Sorry but I just feel bad for horses who are destined to spend most of their lives reacting to fear, pain, or the threat of pain. Coercion is coercion whether a hand need be lifted or not.

I realize they have fear in nature and that nature is not always kind. But in captivity I do not think it should or needs to be so.

One of the things I have consciously attempted to make both Hondo and Rimmey understand that I will never harm nor hurt them in anyway.
 
#25 ·
Sorry if I offended you Avna. We are all here to discuss, exchange ideas, and hear how other people think. We're not here to necessarily always agree on stuff.

The first paragraph of your first post is close to 180 degrees from where I am or want to be. Now I know and now you know. We don't HAVE to always agree.

If everybody agreed on everything, what would we talk about?
 
#26 ·
I think there is some confusion on the intensity of the ask, tell, demand sequence in working with horses. Assuming the horses knows the correct response to the cue, normally the ask is executed quietly, and if the horse refuses, the cue is executed "louder", and if another refusal, the cues is shouted. So if my horse refuses my whisper of a leg cue, I'll use my leg with a little more force, and if that is refused, I'll demand by backing up the leg cue with a tap of my whip----there's no need to cause pain and it's more of a reminder to listen to what I'm asking.


Think of it like a alpha mare moving an underling out of her way......first she just walks towards him, if he doesn't move she pins her ears, and if he ignores that she's quick to swing her butt around and threaten a kick. By then the underling has most likely gotten the message to move even those the alpha never kicked him.
 
#28 ·
I don’t think Hondo is suggesting that your horse is living in fear anymore than you are suggesting that his horse is a spoiled brat headed for the slaughter house.

However, if you are around horses long enough you will run into those who fit one of those or even both descriptions.

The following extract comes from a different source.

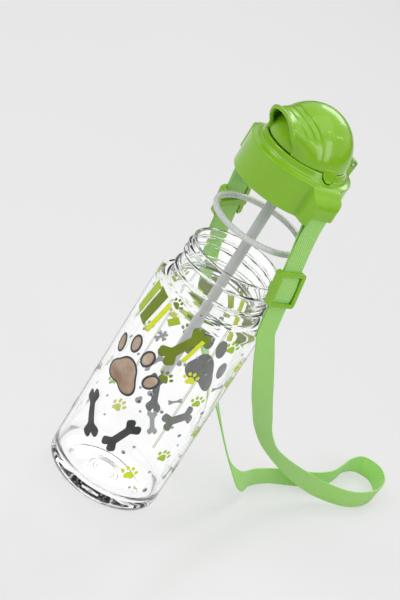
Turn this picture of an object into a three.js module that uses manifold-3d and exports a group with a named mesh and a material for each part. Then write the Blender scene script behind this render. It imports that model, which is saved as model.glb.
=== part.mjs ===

Depending upon where you live, you may run into more of one type than the other. It has a way of coloring your viewpoint and sending you a bit to one side or the other.
 
#29 ·
Ditto to Avna, far as my horses living in fear, responding to physical pain.
You know Hondo, there is a happy intermediate position, between using pain, intimidation , and being ineffective, with the horse constantly needing to ask, \who is leading who?'
While true cases of abuse exist, and should be abhorred by any true horseman, it is also true, that more horses wind up in slaughter, unwanted, dangerous, because they have become spoiled, with that owner not knowing the difference between good fair leadership, and afraid to be a leader, because the horse then might not love them.
Ask, ask louder, can be as simple as first just applying a feather of a leg against the horse,then more firm leg aid, and finally a bump, if that horse does not move off that leg
Next time, the horse is again given a chance to respond to that feather light touch. That is what creates a light horse, and does not mean you have to wallop on that horse
I plan my holidays around my horses, worrying about their care when I am gone.
My horses come up to me, are easy to halter, even after working hard for three days in the mountains. They are relaxed around me, don't mind being touched anywhere on their body, and horses don't do that, if they fear harsh treatment.
Such horses flinch and tense when touched.
If I want one to move over, that is tied, I only have to look at their haunch and smooch. However, if a horse that understands that request, sorta \say'. naw, think i'll just stand here, then they just might get a slap on that haunch, and a stern;over'
next time, they will yield with that soft smooch.
Happy trails, anyway, Hondo, and hope horse Hondo never decides to take you on a ride, where it counts!